Student Scholar Symposium Abstracts and Posters

Document Type

Poster

Publication Date

12-10-2014

Faculty Advisor(s)

Jocelyn Buckner

Abstract

While the director’s role in theatre is longstanding and well established, it is a position that can be approached from a variety of different angles, depending on the nature of the project. In an effort to discover and articulate a directorial philosophy that spans across my work, the first section of this thesis is a literature review discussing and analyzing the directorial beliefs, practices, and philosophies of two revolutionary directors in English-speaking theatre: Anne Bogart and Peter Brook.
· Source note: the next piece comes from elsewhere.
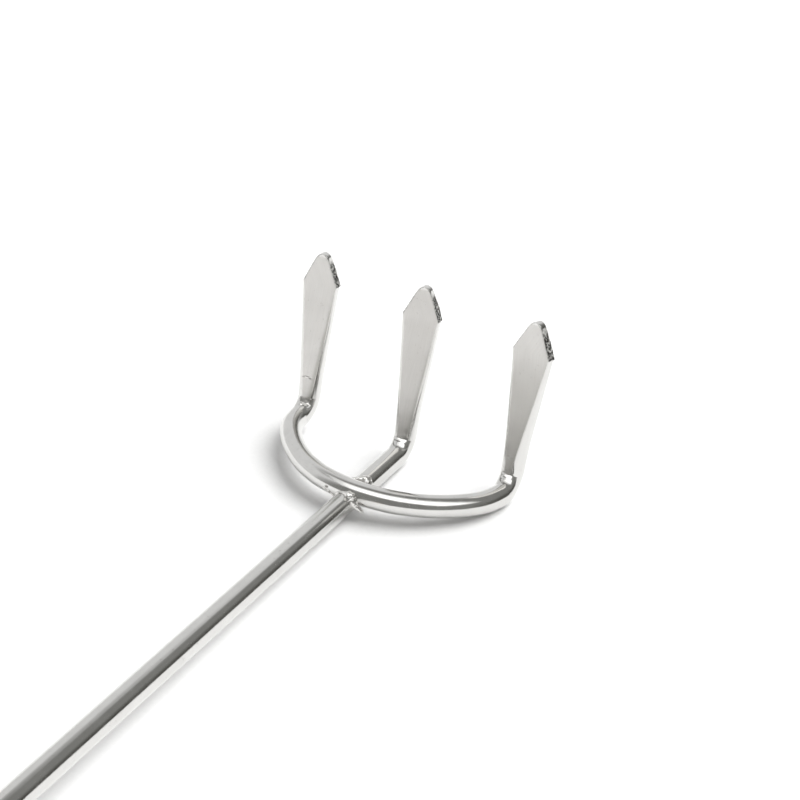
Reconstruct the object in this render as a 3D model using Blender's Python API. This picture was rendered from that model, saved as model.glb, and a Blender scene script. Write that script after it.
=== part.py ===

The second segment will be a reflection and analysis of my own performance as a director on three diverse projects in scale, style, and range this semester: directing a staged reading of John Patrick Shanely’s Doubt: A Parable; staging a piece devised by one of my peer theatre students entitled Trojan Whores; and assistant directing Nilo Cruz’s Anna in the Tropics for the Chapman mainstage. In this second section, I will draw connections between the role of the director in such distinctly varied types of productions, discuss the differences in my approach, and relate my work to philosophies of Bogart and Brook. Finally, I will compose my own directing manifesto resulting from both my research and my practical experience as a director in these three contexts. Ultimately, my objective in pursuing this thesis is to discover whether there might be constant directorial truths that stand true over a range of different styles and types of theatre, and to identify and articulate these truths in a manifesto-style piece.

Comments

Presented at the Fall 2014 Undergraduate Student Research Day at Chapman University.